As Dr. Tatiana Prowell, a prominent oncologist in breast cancer Twitter conversations notes, physicians and researchers must earn the trust of patients of color by taking “no shortcuts” in the long term community engagement and patient advocacy work they do.
Discourse gap—what about pharmaceutical companies?
While patients, advocacy groups, physicians, and researchers on Twitter explicitly outline their role in building trust in breast cancer clinical trials among BIWOC communities, there is another huge player in impacting change – the pharmaceutical industry.

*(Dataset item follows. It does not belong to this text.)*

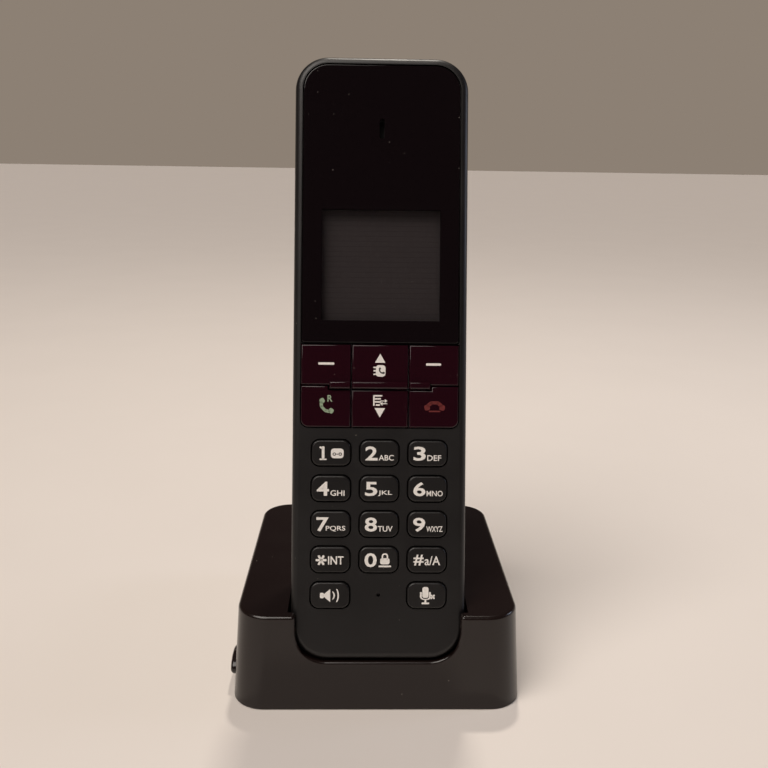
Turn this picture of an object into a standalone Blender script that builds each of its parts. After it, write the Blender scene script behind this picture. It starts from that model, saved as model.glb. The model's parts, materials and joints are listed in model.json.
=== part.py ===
"""Cordless telephone: a handset standing in its charging base.

Lengths are in metres, +Z is up and the front faces -Y. The origin is on the table, under
the middle of the base's footprint. The handset has a frame of its own: X across, Y from
its face into its back (the depth) and Z from its lower end to its top (the height).
"""
import math

import bmesh
import bpy
from mathutils import Vector

MM = 0.001

# Gaps and steps that several pieces share
GAP = 0.3 * MM                       # between pieces that touch
PAST = 1.0 * MM                      # a cutter's way beyond the wall it opens
MERGE = 0.5 * MM                     # a cutter's or joined block's way into a wall
EDGE_BREAK = 0.4 * MM                # chamfer of feet, cells and the door
CORNER_STEPS = 3                     # facets in a small round corner
ROUND_STEPS = 6                      # facets in a large round corner
CIRCLE_STEPS = 16                    # facets round a turned piece

# Base shell
BASE_WIDTH = 82.1 * MM               # at the lower rim, in front
BASE_DEPTH = 82.0 * MM               # at the lower rim
BASE_HEIGHT = 28.0 * MM              # table to flat top
BASE_RIM = 0.3 * MM                  # table to the shell's lower rim
BASE_WALL = 2.0 * MM
BASE_CORNER = 9.0 * MM               # radius of the upright corners
LEAST_CORNER = 1.0 * MM              # inside corners never get sharper
BASE_TOP_FILLET = 1.2 * MM
WALL_DRAFT = math.tan(math.radians(3.6))
BASE_TAPER = 0.9 * MM                # each side wall's way inwards from front to back

# Seat of the handset in the base
LEAN = math.radians(16.0)            # handset's lean towards the back
SEAT_DROP = 12.8 * MM                # base top to the handset's lower front edge
SEAT_SETBACK = 0.1 * MM              # front wall to the handset's lower front edge
POCKET_SIDE_GAP = 0.8 * MM
POCKET_FLOOR_GAP = 0.5 * MM
POCKET_WALL = 1.6 * MM
LIP_OVERLAP = 1.4 * MM               # front wall over the handset's side
LIP_CORNER = 8.5 * MM                # radius of the front wall's opening
LIP_GAP = 0.4 * MM                   # handset's face to the lips in front of it

# Base plate, its feet, screws and board
PLATE_THICK = 2.4 * MM
FOOT_RADIUS = 4.0 * MM
FOOT_THICK = 1.4 * MM
FOOT_INSET_X = 18.5 * MM             # shell side to foot centre
FOOT_INSET_Y = 8.0 * MM
BASE_SCREW_INSET = 9.7 * MM          # shell side to screw centre, both ways
BASE_BOSS_RADIUS = 3.5 * MM
BASE_BORE_DEPTH = 9.0 * MM           # plate to the end of a screw's bore
BASE_BOARD_WIDTH = 50.0 * MM
BASE_BOARD_THICK = 1.2 * MM
BASE_BOARD_LIFT = 1.6 * MM           # plate to board
BASE_BOARD_INSET = 6.5 * MM          # shell front and back to the board's edges
BOARD_CORNER = 2.0 * MM
POST_RADIUS = 2.5 * MM
POST_INSET_X = 4.0 * MM              # board's edges to the posts under it
POST_INSET_Y = 6.0 * MM

# Sockets in the back wall
JACK_WIDTH = 13.0 * MM
JACK_HEIGHT = 11.0 * MM
JACK_DEPTH = 13.0 * MM
JACK_MOUTH_WIDTH = 9.8 * MM
JACK_MOUTH_HEIGHT = 6.8 * MM
JACK_MOUTH_DEPTH = 11.0 * MM
JACK_OFFSET = 14.0 * MM              # middle of the base to each socket
JACK_RECESS = 1.0 * MM               # shell back at the rim to the socket's face

# Locate key in the left wall
PAGE_LENGTH = 12.0 * MM
PAGE_HEIGHT = 6.0 * MM
PAGE_SETBACK = 15.4 * MM             # shell front to the key's centre
PAGE_RISE = 1.5 * MM
PAGE_FLANGE = 0.5 * MM
PAGE_FLANGE_THICK = 0.8 * MM
PAGE_DOME = ((-1.2 * MM, 0.0), (-0.4 * MM, 0.35 * MM), (0.0, 1.0 * MM))  # growth, way down
PAGE_STEPS = 20                      # facets round the oval

# Handset outside
HANDSET_WIDTH = 48.4 * MM
HANDSET_LENGTH = 167.6 * MM
LOWER_CORNER = 10.0 * MM
UPPER_CORNER = 9.3 * MM
FACE_FILLET = 2.0 * MM
BACK_FILLET = 7.0 * MM
SIDE_WALL = 1.8 * MM
FACE_WALL = 2.4 * MM
BACK_WALL = 1.8 * MM
SEAM_DEPTH = 8.0 * MM                # face to the joint of the two shells
FACE_BORDER = 0.4 * MM               # face's round edge to the window and glossy keys

# Keys
KEY_SIDE_MARGIN = 5.5 * MM           # handset side to the outer keys
KEY_GAP = 2.64 * MM                  # between two columns
KEY_HEIGHT = 7.1 * MM
KEY_CORNER = 2.2 * MM
KEY_ROW_PITCH = 9.82 * MM
LOW_ROW_HEIGHT = 17.95 * MM          # lower end to the middle of the lowest row
KEY_RISE = 0.7 * MM
KEY_BEVEL = 0.5 * MM
KEY_CLEARANCE = 0.35 * MM
KEY_FLANGE = 0.5 * MM
KEY_FLANGE_THICK = 0.6 * MM
KEY_TRAVEL = 0.8 * MM
KEY_PLAY = 0.1 * MM                  # pressed key to the mat

# Glossy keys in one window of the face
CLUSTER_HEIGHT = 22.8 * MM
CLUSTER_GAP = 3.6 * MM               # top row of small keys to the cluster
CLUSTER_SPLIT = 11.25 * MM           # cluster's top to the seam between its rows
CLUSTER_MIDDLE = 15.9 * MM           # width of the middle column
CLUSTER_SEAM = 0.35 * MM
CLUSTER_RISE = 0.6 * MM
CLUSTER_CORNER = 2.0 * MM
CLUSTER_TOP_CORNER = 0.6 * MM
CLUSTER_BEVEL = 0.3 * MM
RIDGE_WIDTH = 28.0 * MM
RIDGE_HEIGHT = 2.05 * MM
RIDGE_DROP = 0.95 * MM               # seam to the ridge's lower edge
RIDGE_RISE = 0.9 * MM
RIDGE_BEVEL = 0.5 * MM
RIDGE_SLACK = 0.02 * MM              # keeps the ridge's ends off the keys' own edges
CLUSTER_SLACK = 0.05 * MM            # keeps the opening's top edge off the window's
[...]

As the sponsors of clinical trials, pharmaceutical companies determine what gets studied and who gets to participate and, therefore, are influential partners for BIWOC women. Though we are seeing more companies talk about health disparities online, we do not see the same Twitter calls to action for greater trust from pharma-connected accounts in the breast cancer clinical trial space in the same way that patients or healthcare professionals are doing.
Pharma is making the move to increase representation of BIWOC women in breast cancer clinical trials, especially in light of new FDA guidance released on November 9. But to build trust across the full healthcare industry, companies may want to consider exploring new communications opportunities. Language and partnerships like this one from Bristol Myers Squibb provide a model for how to do better to bridge the gap in pharma conversations around trust.
Increasing trust-centered language and calls to action on social media can be productive ways for companies to acknowledge their role in improving health disparities and to show their commitment to driving change.
Action Beyond Breast Cancer Awareness Month
From patient advocates to advocacy groups to oncologists, the insights shared online during Breast Cancer Awareness Month are increasing awareness of the factors contributing to disparities in clinical research. These conversations highlight how people can use their platforms – whether Twitter, a hospital room, or board meeting – to partner in rebuilding trust to help change the clinical trial narrative for BIWOC women affected by breast cancer.
Building trust where broken trust is ingrained into the cultural fabric requires purposeful work. Listening and learning from those so long underserved should translate to action toward clinical research practices that reduce barriers to potentially lifesaving care for all.
Our partnership with For the Breast of Us, a company that is doing the work to build trust and highlight breast cancer patient voices, ensures that patient perspectives stay at the forefront of conversations and solutions. It is our privilege to partner and help amplify patient voices and find solutions to the clinical research issues that really matter to BIWOC communities affected by breast cancer.